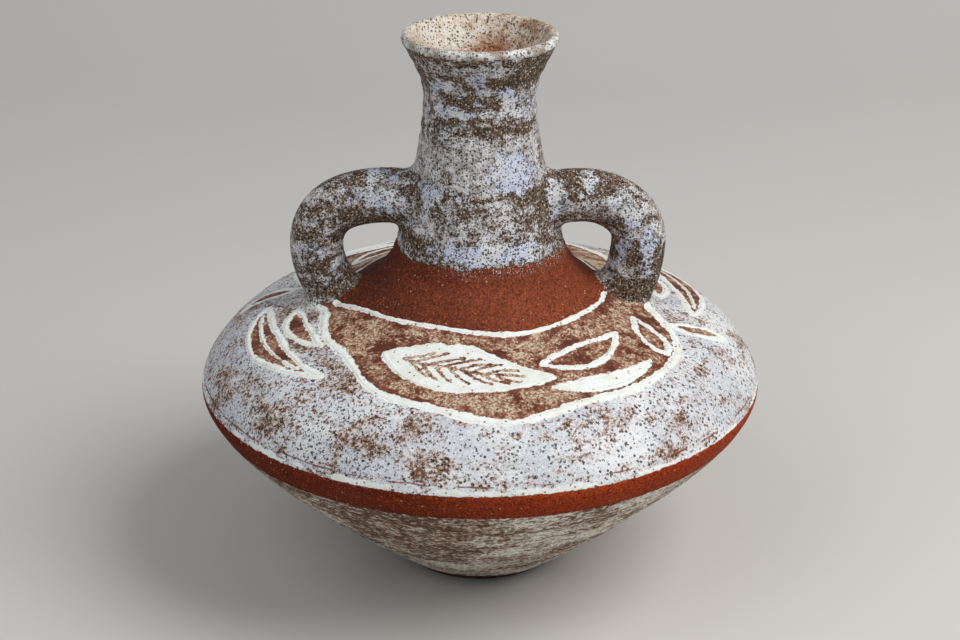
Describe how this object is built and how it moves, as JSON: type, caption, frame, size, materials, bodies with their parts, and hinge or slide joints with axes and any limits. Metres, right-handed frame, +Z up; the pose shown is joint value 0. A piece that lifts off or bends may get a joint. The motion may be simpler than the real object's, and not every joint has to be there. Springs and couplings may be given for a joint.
{
  "type": "earthenware vase",
  "caption": "Wide, low-bellied earthenware vase with a narrow flared neck, a thick loop handle on each side of the neck and a small foot ring.",
  "frame": {"origin": "on the table, under the middle of the foot ring", "axes": "+Z up along the axis of the neck; +X through the right-hand handle as seen from the decorated front; -Y towards that front"},
  "size_m": [0.28, 0.28, 0.2751],
  "materials": {
    "dark_clay": "matt, unglazed",
    "streaked_glaze": "satin, thin brushed glaze",
    "speckled_glaze": "satin, speckled",
    "dark_glaze": "satin, mottled",
    "handle_glaze": "satin, mottled",
    "raw_clay": "matt"
  },
  "bodies": {
    "root": {"foot_ring": "dark_clay", "lower_bowl": "streaked_glaze", "shoulder": "speckled_glaze", "neck": "dark_glaze", "handle_left": "handle_glaze", "handle_right": "handle_glaze", "belly_seam_coil": "raw_clay", "neck_seam_coil": "raw_clay"}
  },
  "joints": []
}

::::::::

■ WRITTEN TASK
Repeat the data above, word for word.

■ COMPLETE RESPONSE
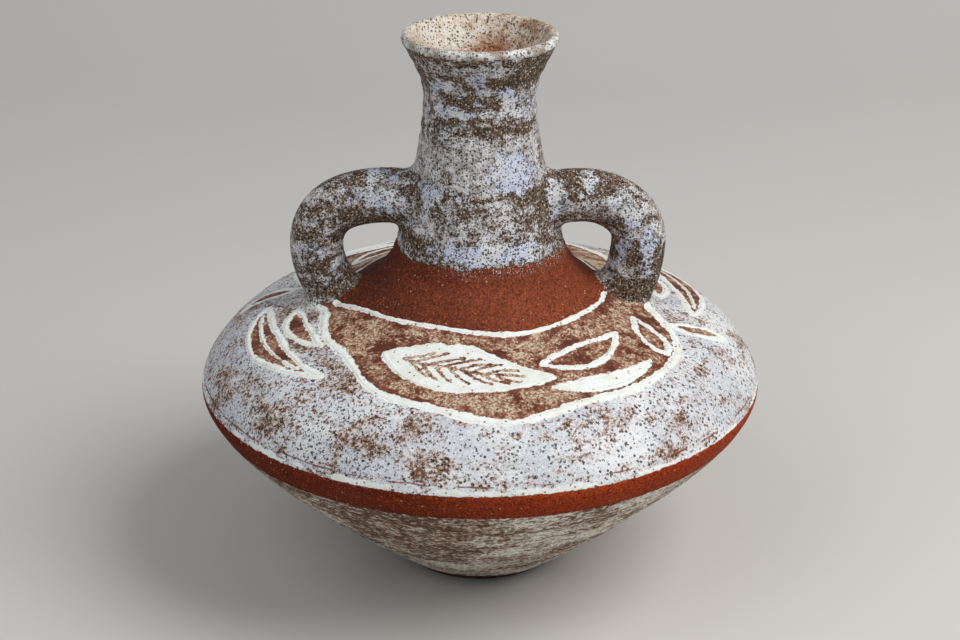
Describe how this object is built and how it moves, as JSON: type, caption, frame, size, materials, bodies with their parts, and hinge or slide joints with axes and any limits. Metres, right-handed frame, +Z up; the pose shown is joint value 0. A piece that lifts off or bends may get a joint. The motion may be simpler than the real object's, and not every joint has to be there. Springs and couplings may be given for a joint.
{
  "type": "earthenware vase",
  "caption": "Wide, low-bellied earthenware vase with a narrow flared neck, a thick loop handle on each side of the neck and a small foot ring.",
  "frame": {"origin": "on the table, under the middle of the foot ring", "axes": "+Z up along the axis of the neck; +X through the right-hand handle as seen from the decorated front; -Y towards that front"},
  "size_m": [0.28, 0.28, 0.2751],
  "materials": {
    "dark_clay": "matt, unglazed",
    "streaked_glaze": "satin, thin brushed glaze",
    "speckled_glaze": "satin, speckled",
    "dark_glaze": "satin, mottled",
    "handle_glaze": "satin, mottled",
    "raw_clay": "matt"
  },
  "bodies": {
    "root": {"foot_ring": "dark_clay", "lower_bowl": "streaked_glaze", "shoulder": "speckled_glaze", "neck": "dark_glaze", "handle_left": "handle_glaze", "handle_right": "handle_glaze", "belly_seam_coil": "raw_clay", "neck_seam_coil": "raw_clay"}
  },
  "joints": []
}